Anja ist seit der letzten CMC-Produktion „Doktor Schiwago“ mit dem nun auch in Regensburg wohnenden Christian Miethaner befreundet, mit dem sie für die Proben in Straubing auch eine Fahrgemeinschaft bilden wird. Für den 29 Jahre alten studierten Soziologen, der momentan eine Ausbildung zum Fachinformatiker macht, wird „Anatevka“ das zweite Musical sein, bei dem er als Darsteller mitwirkt. Christian übte sein Casting-Lied „Wunder, o Wunder“ zunächst, indem er zum Stück, das er über die Streaming-Plattform Spotify abspielte, sang. Dann hat seine Bekannte Franziska Adam, die sich am Sonntag auch vorstellte, das Gesangsstück extra für ihn für das Klavier arrangiert und ihm eine Aufnahme davon zur Verfügung gestellt.

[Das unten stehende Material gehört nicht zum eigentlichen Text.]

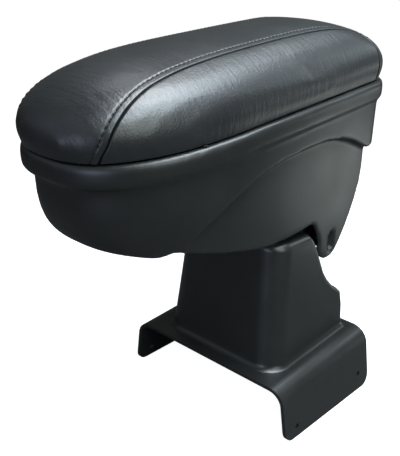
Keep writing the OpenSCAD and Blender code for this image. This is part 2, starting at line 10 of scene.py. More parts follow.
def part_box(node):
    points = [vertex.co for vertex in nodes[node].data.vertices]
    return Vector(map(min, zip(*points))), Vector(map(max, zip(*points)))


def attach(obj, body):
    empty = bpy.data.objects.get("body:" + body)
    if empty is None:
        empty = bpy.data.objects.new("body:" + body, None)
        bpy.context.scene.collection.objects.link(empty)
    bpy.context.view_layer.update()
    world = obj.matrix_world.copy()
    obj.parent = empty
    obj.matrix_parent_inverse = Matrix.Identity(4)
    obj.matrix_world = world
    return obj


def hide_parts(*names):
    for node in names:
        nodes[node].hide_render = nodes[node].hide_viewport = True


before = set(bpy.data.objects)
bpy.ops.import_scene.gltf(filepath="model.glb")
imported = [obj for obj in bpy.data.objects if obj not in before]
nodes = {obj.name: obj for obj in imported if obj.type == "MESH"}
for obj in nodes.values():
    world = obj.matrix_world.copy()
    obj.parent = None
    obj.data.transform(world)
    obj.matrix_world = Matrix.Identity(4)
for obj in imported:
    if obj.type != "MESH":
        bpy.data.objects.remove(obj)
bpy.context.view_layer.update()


# Camera
# The armrest is seen from its nose end, from the left and a little above.
# A plain lens that takes in the whole part, with no shift and no roll.
camera_place = Vector((-0.4141, -0.3159, 0.3401))
camera_back = Vector((-0.669, -0.604, 0.432)).normalized()
camera_right = Vector((0, 0, 1)).cross(camera_back).normalized()
camera_up = camera_back.cross(camera_right)
camera_turn = Matrix((camera_right, camera_up, camera_back)).transposed()
camera_data = bpy.data.cameras.new("camera")
camera_data.sensor_fit = "HORIZONTAL"
camera_data.sensor_width = 36.0
camera_data.lens = 66.67
camera = bpy.data.objects.new("camera", camera_data)
bpy.context.collection.objects.link(camera)
camera.matrix_world = Matrix.Translation(camera_place) @ camera_turn.to_4x4()
bpy.context.scene.camera = camera
bpy.context.scene.view_settings.view_transform = "Standard"


# Floor and room
# A pale floor under the feet of the flanges, tipped by the few degrees that the shallower
# front flanges lean, in a plain pale room that shows white behind the part.
floor_half = 6.0
floor_clearance = 0.0003
back_foot_x = 0.0485
flange_step = 0.006
flange_run = 0.1


def finish_of(name, shader="ShaderNodeBsdfPrincipled"):
    made = bpy.data.materials.new(name)
    made.use_nodes = True
    tree = made.node_tree
    tree.nodes.clear()
    out = tree.nodes.new("ShaderNodeOutputMaterial")
    skin = tree.nodes.new(shader)
    tree.links.new(skin.outputs[0], out.inputs["Surface"])
    return made, tree, skin


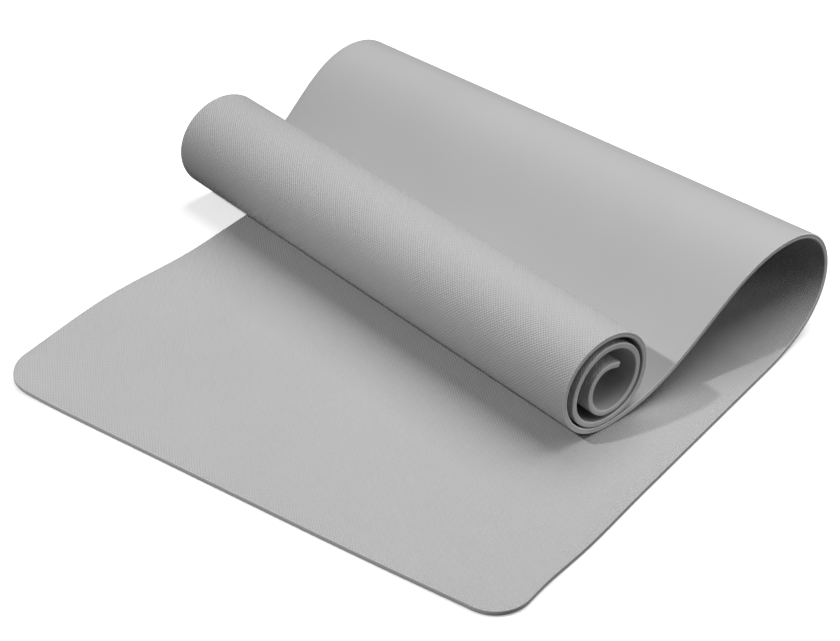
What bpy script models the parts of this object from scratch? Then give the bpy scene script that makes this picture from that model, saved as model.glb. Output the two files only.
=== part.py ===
"""Yoga mat, partly unrolled: a foam sheet of two bonded layers, flat at the front, folded back
over itself in a loop, and wound into a loose roll that rests on the flat part.

The mat is drawn flat, the way it is cut, with U across its width and S along its length, and
each panel of each layer is then folded into place. The fold is a ruled surface: a table of
straight lines, or rulings, that run from the near long edge to the far one.
"""

import math

import bmesh
import bpy
import numpy as np
from mathutils import Matrix, Vector

mm = 0.001
degree = math.pi / 180

# Flat mat
mat_width = 610 * mm
mat_length = 1645 * mm
top_layer_thickness = 2.85 * mm
bottom_layer_thickness = 2.85 * mm
bond_gap = 0.3 * mm
corner_radius = 40 * mm
tail_corner_radius = 5 * mm
edge_round = 0.9 * mm
panel_gap = 0.3 * mm
rest_gap = 0.3 * mm

# Distances behind the front edge of the world's origin, on the underside, and of the flap's fold
origin_distance = 250 * mm
front_flap_length = 150 * mm

# How far the back fold is out of square with the mat's width
fold_skew = 7.23 * degree

# Loop, seen along the fold: rear point and crest of the sheet's middle. The distances run from
# the line where the sheet leaves the floor.
loop_depth = 120 * mm
rear_height = 67.6 * mm
crest_height = 113 * mm
crest_setback = 51.7 * mm
lift_handle_share = 0.955
rear_handle_share = 0.21
crown_handle_share = 0.565
crest_handle_share = 0.588

# Slope from the crest down to the line where the roll touches the flat part: how far the roll's
# near end lies in front of the near edge's lift-off, and inside the near edge
roll_advance = 178.3 * mm
roll_inset = 78 * mm
roll_skew = 13.26 * degree
near_crest_share = 0.36
near_foot_share = 0.45
far_crest_share = 0.39
far_foot_share = 0.46

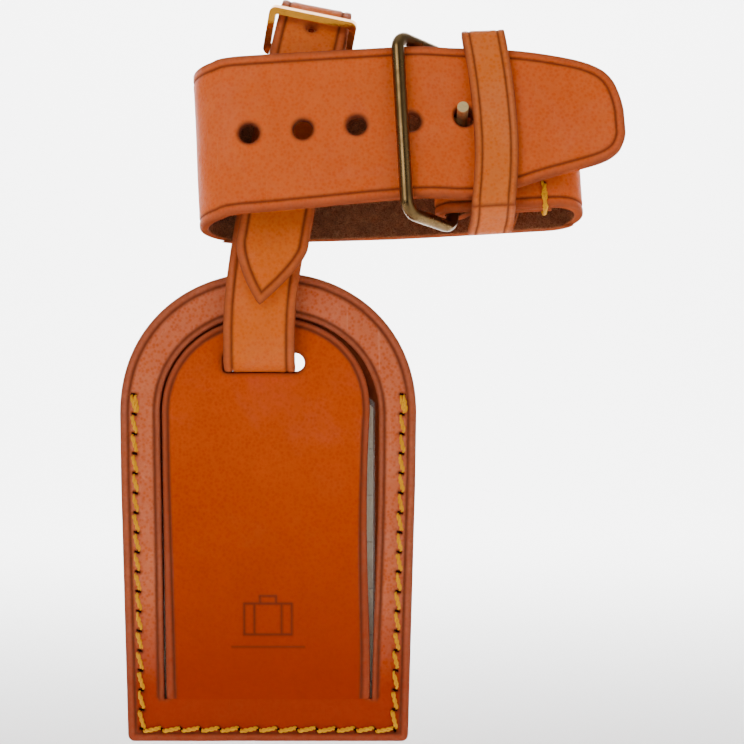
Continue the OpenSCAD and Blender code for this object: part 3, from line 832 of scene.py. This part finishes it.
def make_tag():
    slit_line = flap_edge(SLIT / 2, 0.35)
    opening = flap_edge(SLIT, -0.7)
    outline = tag_outline()

    def at_base(p):
        return (np.abs(p[:, 1] - FLAP_Z) < 0.02) & (np.abs(p[:, 0] - TAG_X) < FLAP_BASE + 2)

    panel = Sheet("front_panel_leather", outline, [opening], PANEL_Y - FRONT_Y - 0.02, EDGE_ROWS,
                  (2.0, 2.0), 0.7, 0.5, 0.2, hole_rings(), at_base)
    edge_d = distance(panel.p, segments_of(outline))
    panel.groove(edge_d, 1.95, 0.46, 0.25)
    worked_border(panel, edge_d, 2.2, 0.85)
    slit_d = distance(panel.p, chain(opening))
    above = above_foot(panel)
    panel.groove(slit_d, 1.35, 0.44, 0.27, above)
    worked_border(panel, slit_d, 1.7, 0.75 * above)
    stitch_bed(panel)
    panel.front += 0.3 * np.sin(np.pi * np.clip(edge_d / 10, 0, 1)) * above
    panel.uneven(0.07, 22, 3)
    bend = flat_place((FRONT_Y + PANEL_Y) / 2)
    panel.build(bend, rim_leather, "tag_body", "tag_front_panel", "tag_leather")

    loop = flap_edge(0, 1.5)
    slot_hole = slot_loop()
    mark = np.array([(x, z) for z in np.arange(-4, 11.1, 0.3) for x in np.arange(-10, 10.1, 0.3)])
    flap = Sheet("flap_leather", loop, [slot_hole], PANEL_Y - FRONT_Y - 0.02, SLIT_ROWS, (2.0, 2.0), 0.7,
                 0.5, 0.2, mark + [TAG_X, MARK_Z], at_base)
    rim_d = distance(flap.p, chain(loop))
    above = above_foot(flap)
    spread = 1.4 + 0.7 * np.clip((-78 - flap.p[:, 1]) / 52, 0, 1)
    flap.groove(rim_d, spread, 0.46, 0.27, above)
    worked_border(flap, rim_d, spread + 0.35, 0.75 * above)
    near_slot = distance(flap.p, segments_of(slot_hole))
    flap.front -= 0.12 * bell(near_slot, 1.2)
    press_mark(flap)
    flap.uneven(0.07, 22, 3)

    def bulge(u, v, h):
        p = bend(u, v, h)
        lift = bump_at(v, -80, 49) * np.clip((u - TAG_X + 10) / 34, 0, 1) ** 1.6
        p[:, 1] -= 1.1 * lift
        return p

    flap.build(bulge, flap_leather, "flap", "tag_flap", "tag_leather")

    back = Sheet("back_panel_leather", outline, [slot_loop(SLOT_LOW + 0.35)], BACK_Y - PANEL_Y - 0.04,
                 EDGE_ROWS[:6], (2.6, 2.6), 0.8, 0.25, 0.55, hole_rings())
    inx = np.minimum(back.p[:, 0] - CARD_LOW[0] + 0.8, CARD_HIGH[0] + 0.8 - back.p[:, 0])
    inz = np.minimum(back.p[:, 1] - CARD_LOW[2] + 0.4, -54.6 - back.p[:, 1])
    back.front -= 0.8 * (np.minimum(inx, inz) > 0)
    back.back += 0.15 * bell(distance(back.p, segments_of(outline)) - 1.8, 0.3)
    for c in ALL_HOLES:
        back.back += 0.4 * bell(np.linalg.norm(back.p - c, axis=1), 0.45)
    # Painted shade: the back panel's whole inner face is darkened to near black-brown, as shade inside the
    # tag.
    back.crease_and_shade[:] = 0.9
    back.build(flat_place((PANEL_Y + BACK_Y) / 2), back_leather, "tag_body", "tag_back_panel", "tag_leather")


def press_mark(sheet):
    """A small plain suitcase with a rule under it, pressed into the leather; its lines are darkened, partly
    the pressed leather's own darker line and partly painted shade.
    """
    p = sheet.p - [TAG_X, MARK_Z]

    def line(a, b, width=0.3):
        d = distance(p, np.array([[a, b]], float))
        pressed = 1 / (1 + np.exp((d - width) * 14))
        sheet.front[:] -= 0.13 * pressed
        sheet.crease_and_shade[:] = np.maximum(sheet.crease_and_shade, 0.88 * pressed)

    for a, b in (((-5.6, 0.3), (5.6, 0.3)), ((5.6, 0.3), (5.6, 7.6)), ((5.6, 7.6), (-5.6, 7.6)),
                 ((-5.6, 7.6), (-5.6, 0.3)), ((-3.2, 0.3), (-3.2, 7.6)), ((3.2, 0.3), (3.2, 7.6)),
                 ((-1.9, 7.6), (-1.9, 9.4)), ((-1.9, 9.4), (1.9, 9.4)), ((1.9, 9.4), (1.9, 7.6))):
        line(a, b)
    line((-8.5, -2.6), (8.5, -2.6), 0.22)


def card_sheet(name, low, high, clip, edge):
    """A flat card or film between two corners, its own corners clipped."""
    (x0, _, z0), (x1, _, z1) = low, high
    outline = [(x0, z0), (x1, z0), (x1, z1 - clip), (x1 - clip, z1), (x0 + clip, z1), (x0, z1 - clip)]
    return Sheet(name, outline, (), high[1] - low[1], (0.2, 0.6), (4, 4), 1.5, edge, edge)


def make_card():
    card = card_sheet("card_sheet", CARD_LOW, CARD_HIGH, 2.4, 0.1)
    card.uneven(0.03, 30, 5)
    card.build(flat_place((CARD_LOW[1] + CARD_HIGH[1]) / 2), card_stock, "card_pack", "address_card", "card")
    film = card_sheet("film_sheet", FILM_LOW, FILM_HIGH, 1.2, 0.08)
    film.build(flat_place((FILM_LOW[1] + FILM_HIGH[1]) / 2), film_clear, "card_pack", "window_film", "film")


# ---- Handle wrap ----
def path2(*parts):
    return np.vstack(parts).astype(float)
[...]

Live am Klavier von ihrer Schwester begleitet hat die Neu-Straubingerin Veronika Sötz ihr Bestes gegeben. Für sie war das Treffen am Wochenende die erste Audition überhaupt. Drei der bisherigen CMC-Musicals hat die aus dem Regensburger Raum stammende 28-jährige Chemikerin gesehen, immer wieder wollte sie selbst mitmachen, ihre bisherige berufliche Tätigkeit in Köln, wo sie in Chören sang, machte eine Bewerbung bisher aber nicht möglich. Nun, da sie in Straubing wohnt, hat sie den Aufruf zur Bewerbung auf Facebook entdeckt, sich angemeldet und sich prompt vorstellen dürfen. Sie freut sich auf die Herausforderung bei einer großen Musical-Produktion mit dabei zu sein.
Wie aufwendig die Vorbereitung dafür ablaufen wird, weiß der „alte Hase“ Hannah Lorenz, ist sie doch seit der Gründung des Vereins mit dabei. Schon als Sechsjährige stand sie bei „Oliver!“ auf der Bühne. Bei weiteren Produktionen war die mittlerweile 16-Jährige hinter der Bühne aktiv, bevor sie im vergangenen Jahr bei „Doktor Schiwago“ wieder im Chor und im Tanzensemble mitwirkte. Egal wie die Audition am Wochenende bewertet wird – bei „Anatevka“ wird Hannah auf jeden Fall dabei sein, egal in welcher Funktion oder Rolle auch immer. Daher wird die zukünftige Elftklässlerin im kommenden Schuljahr bei den schulischen Wahlfächern kürzer treten.
Nach den vielen Eindrücken, die die künstlerische Leitung am Wochenende gewonnen hat, wird sie nun ihre Aufzeichnungen sichten, diskutieren und in den nächsten zwei Wochen den Darstellern zu- oder absagen.